Екатерина Григорьевна подтвердила, что у Козыря сердечный припадок, необходимо сейчас же найти врача. Я послал за Антоном. Он пришел, заранее настроенный против любого моего распоряжения.

– Антон, немедленно запрягай, нужно скорее в город…

Антон не дал мне кончить.

– И никуда я не поеду, и лошадей никуда не дам!.. Целый день гоняли лошадей – посмотрите, еще и доси не остыли… Не поеду!

– За доктором, ты понимаешь?

– Наплевать мне на ваших больных! Рыжий тоже болен, так к нему докторов не возят.

Я взбеленился:

– Немедленно сдай конюшню Опришко! С тобой невозможно работать!..

– Ну и сдам, что ж такого! Посмотрим, как вы с Опришко наездите. Вам кто ни наговорит, так вы верите: болен, умирает. А на лошадей никакого внимания, – пусть, значит, дохнут… Ну и пускай дохнут, а я лошадей все равно не дам.





– Ты слышал? Ты уже не старший конюх, сдай конюшню Опришко. Немедленно!

– Ну и сдам… Пусть кто хочет сдает, а я в колонии жить не хочу.

– Не хочешь – и не надо, никто не держит!

Антон со слезами в глазах полез в глубокий карман, вытащил связку ключей, положил на стол. В комнату вошел Опришко, правая рука Антона, и с удивлением уставился на плачущего начальника. Братченко с презрением посмотрел на него, хотел что-то сказать, но молча вытер рукавом нос и вышел.

Из колонии он ушел в тот же вечер, не зайдя даже в спальню. Когда ехали в город за доктором, видели его шагающим по шоссе; он даже не попросился, чтобы его подвезли, а на приглашение отмахнулся рукой.

Через два дня вечером ко мне в комнату ввалился плачущий, с окровавленным лицом Опришко. Не успел я расспросить, в чем дело, прибежала вконец расстроенная Лидия Петровна, дежурная по колонии.

– Антон Семенович, идите в конюшню: там Братченко, просто не понимаю, такое выделывает…

По дороге в конюшню мы встретили второго конюха, огромного Федоренко, ревущего на весь лес.

– Чего ты?

– Да як же… хиба ж можна так? Взяв нарытники и як размахнеться прямо по морди…

– Кто? Братченко?

– Та Братченко ж…

В конюшне я застал Антона и еще одного из конюхов за горячей работой. Он неприветливо со мной поздоровался, но, увидев за моей спиной Опришко, забыл обо мне и накинулся на него:

– Ты лучше сюда и не заходи, все равно буду бить чересседельником! Ишь, охотник нашелся кататься! Посмотрите, что он с Рыжим наделал!

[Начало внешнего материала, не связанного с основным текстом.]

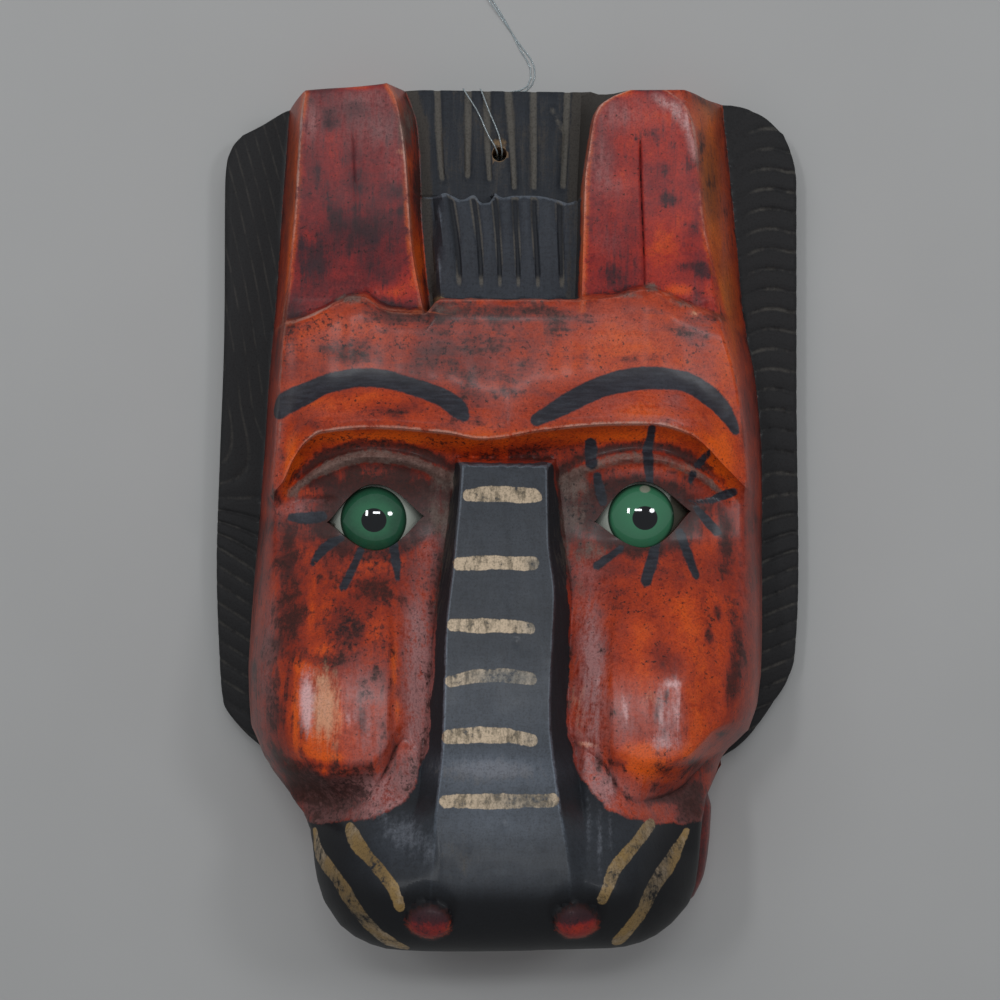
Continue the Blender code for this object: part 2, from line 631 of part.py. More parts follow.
def make_line():
    curve = bpy.data.curves.new("hanging_line", "CURVE")
    curve.dimensions = "3D"
    curve.bevel_depth = LINE_DIAMETER / 2 * MM
    curve.bevel_resolution = 2
    curve.use_fill_caps = True
    spline = curve.splines.new("POLY")
    points = placed(smooth_route(LINE_ROUTE, LINE_POINTS))
    spline.points.add(len(points) - 1)
    spline.points.foreach_set("co", np.column_stack([points, np.ones(len(points))]).ravel())
    made = bpy.data.objects.new("hanging_line", curve)
    bpy.context.scene.collection.objects.link(made)
    nylon = material("clear_nylon", (0.8, 0.82, 0.85), 0.15, 0.6)
    curve.materials.append(nylon)
    profile = [(0, 0.5), (2.2, 0.7), (KNOT_RADIUS, 2.0), (KNOT_RADIUS, 3.2), (2.2, 4.5), (0, 4.7)]
    knot = turned("line_knot", HOLE, profile, 14)
    knot.data.shade_smooth()
    knot.data.materials.append(nylon)


remove_everything()
make_mask()
make_eyes()
make_line()
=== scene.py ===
"""Carved and painted horse mask lying on its back: one block of wood, two glass eyes, a hanging line.

Lengths are worked out in millimetres on the carver's centre lines: x to the right as seen from the
front, y up to the ears, z out of the flat back. Finished meshes are in metres, in the frame's place.
"""

import math

import bpy
import numpy as np
from mathutils import Matrix, Vector


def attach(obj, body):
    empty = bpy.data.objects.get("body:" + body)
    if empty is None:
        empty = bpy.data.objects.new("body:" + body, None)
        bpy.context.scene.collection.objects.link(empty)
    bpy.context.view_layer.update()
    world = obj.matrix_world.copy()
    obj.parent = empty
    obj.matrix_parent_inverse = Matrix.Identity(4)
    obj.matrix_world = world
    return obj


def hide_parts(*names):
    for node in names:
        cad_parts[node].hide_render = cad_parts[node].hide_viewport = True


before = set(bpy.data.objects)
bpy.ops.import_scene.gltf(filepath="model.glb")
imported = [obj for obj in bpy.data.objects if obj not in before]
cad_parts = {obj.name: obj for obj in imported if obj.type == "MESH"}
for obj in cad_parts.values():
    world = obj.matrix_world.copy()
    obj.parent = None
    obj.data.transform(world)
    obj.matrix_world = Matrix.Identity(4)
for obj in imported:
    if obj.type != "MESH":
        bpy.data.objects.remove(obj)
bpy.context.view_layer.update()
scene = bpy.context.scene

# ---------------------------------------------------------------------------------------------
# Camera. It looks straight down on the mask, a little over seventy centimetres above the floor,
# turned by under a degree, as the mask was not quite square to it.

MM = 0.001
CAMERA_HEIGHT = 720.0
CAMERA_OVER = (-3.05, 1.55)
FIELD_HALF_WIDTH = 183.5
CAMERA_TURN = math.radians(0.8)

eye = bpy.data.cameras.new("camera")
eye.sensor_width = 36
eye.angle = 2 * math.atan(FIELD_HALF_WIDTH / CAMERA_HEIGHT)
camera = bpy.data.objects.new("camera", eye)
camera.location = (CAMERA_OVER[0] * MM, CAMERA_OVER[1] * MM, CAMERA_HEIGHT * MM)
camera.rotation_euler = (0, 0, CAMERA_TURN)
scene.collection.objects.link(camera)
scene.camera = camera

# ---------------------------------------------------------------------------------------------
# Hanging line. Clear nylon half a millimetre thick: a loop that comes out of the hole in the
# forelock, lies over the top edge and along the floor, turns round and goes back into the hole.

MIDDLE = (0.65, -1.55)        # middle of the mask's outline on the carver's centre lines
HOLE = (-4.3, 123.5)
LINE_DIAMETER = 0.5
LINE_POINTS = 80
LINE_ROUTE = (
    (-5.2, 123.5, 5.3), (-5.2, 123.5, 12.0), (-5.1, 123.8, 18.5), (-5.7, 125.6, 20.7),
    (-8.5, 130.2, 20.7), (-12.1, 138.0, 20.7), (-16.4, 144.6, 20.8), (-17.6, 146.7, 19.6),
    (-17.4, 147.0, 14.0), (-15.6, 147.2, 6.0), (-11.0, 148.0, 1.6), (-5.0, 149.2, 0.5),
    (1.5, 150.0, 0.4), (5.6, 152.0, 0.4), (6.8, 156.0, 0.4), (6.0, 160.0, 0.4),
    (2.8, 165.0, 0.4), (-0.6, 171.6, 0.4), (-4.4, 178.2, 0.4), (-8.6, 184.4, 0.4),
    (-13.4, 190.5, 0.4), (-17.6, 197.0, 0.4), (-17.6, 203.0, 0.4), (-12.6, 206.0, 0.4),
    (-8.2, 202.6, 0.4), (-8.6, 196.0, 0.4), (-10.6, 190.6, 0.6), (-10.4, 185.4, 1.2),
    (-6.4, 179.6, 1.3), (-1.6, 173.0, 0.6), (2.6, 167.0, 0.4), (7.2, 161.0, 0.4),
    (8.2, 155.4, 0.4), (6.0, 150.9, 0.4), (1.0, 148.7, 0.7), (-4.6, 147.9, 2.0),
    (-9.4, 147.2, 7.0), (-11.2, 147.0, 14.0), (-11.4, 146.7, 19.6), (-10.6, 144.6, 20.8),
    (-8.0, 138.0, 20.7), (-5.0, 131.2, 20.7), (-3.6, 125.8, 20.7), (-3.4, 123.8, 18.5),
    (-3.4, 123.5, 12.0), (-3.4, 123.5, 5.3),
)


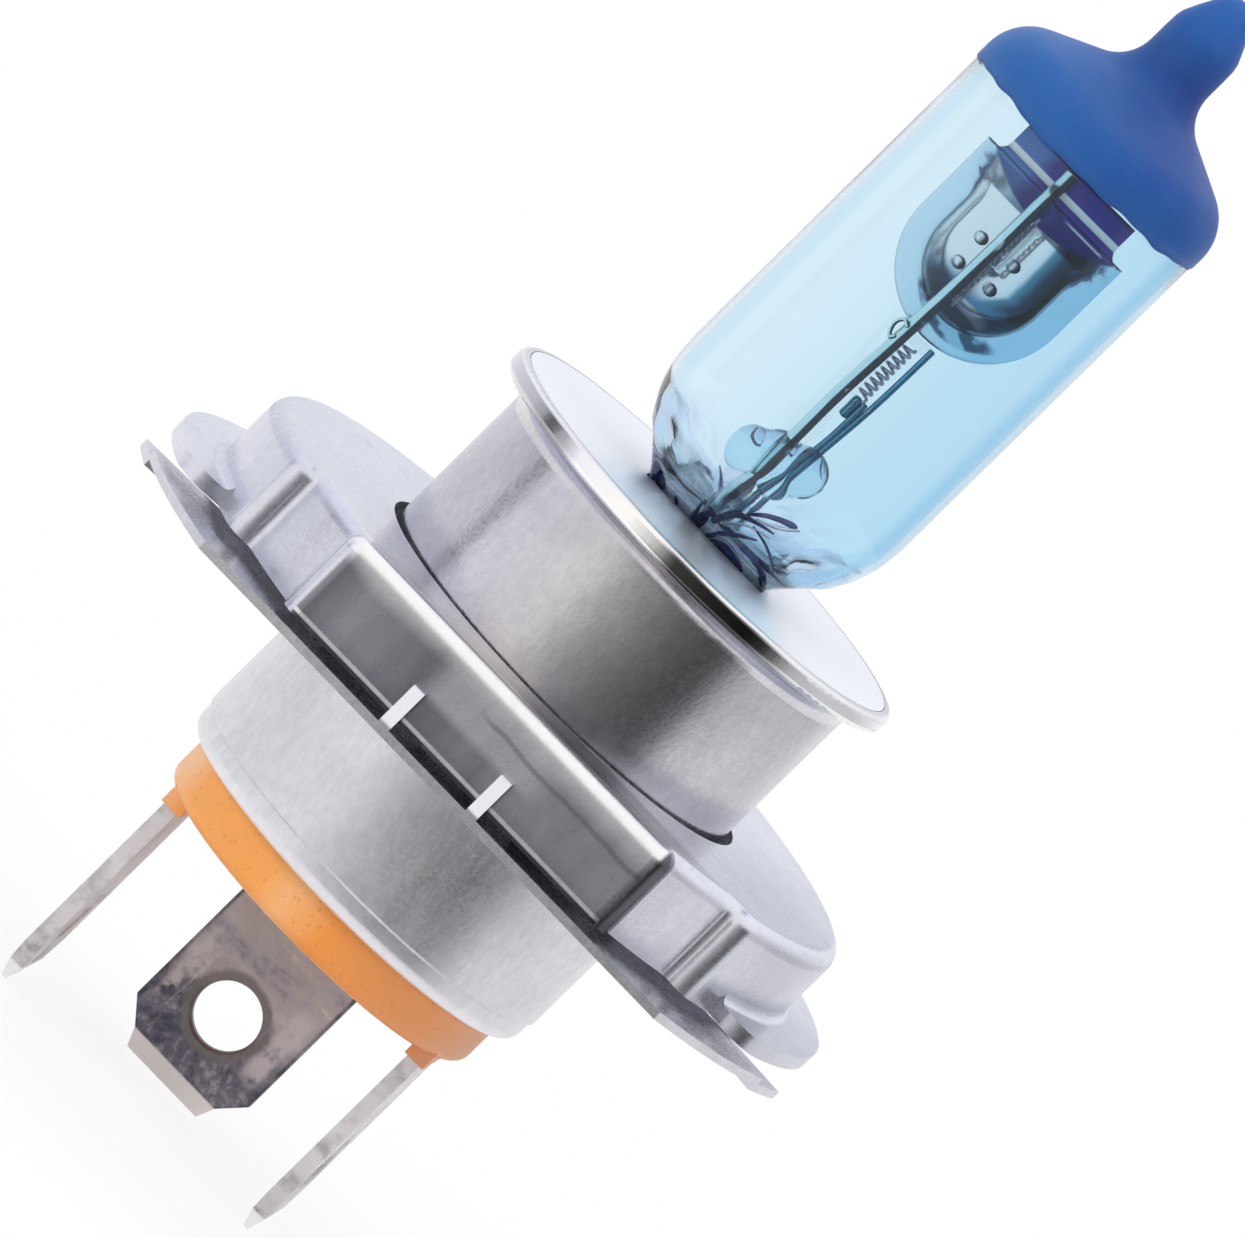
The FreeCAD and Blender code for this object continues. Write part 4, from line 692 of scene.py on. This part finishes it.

Антон схватил одной рукой фонарь, а другой потащил меня к Рыжему. У коня действительно была отчаянно стерта холка, но на ране уже лежала белая тряпочка, и Антон любовно ее поднял и снова положил на место.

– Ксероформом присыпал, – сказал он серьезно.

– Все-таки какое же ты имел право самовольно прийти в конюшню, устраивать здесь расправы, драться?..

– Вы думаете, это ему все? Пусть лучше не попадается мне на глаза: все равно бить буду!

В воротах конюшни стояла толпа колонистов и хохотала. Сердиться на Антона у меня не нашлось силы: уж слишком он сам был уверен в своей и лошадиной правоте.

– Слушай, Антон, за то, что ты побил хлопцев, отсидишь сегодня вечер под арестом в моей комнате.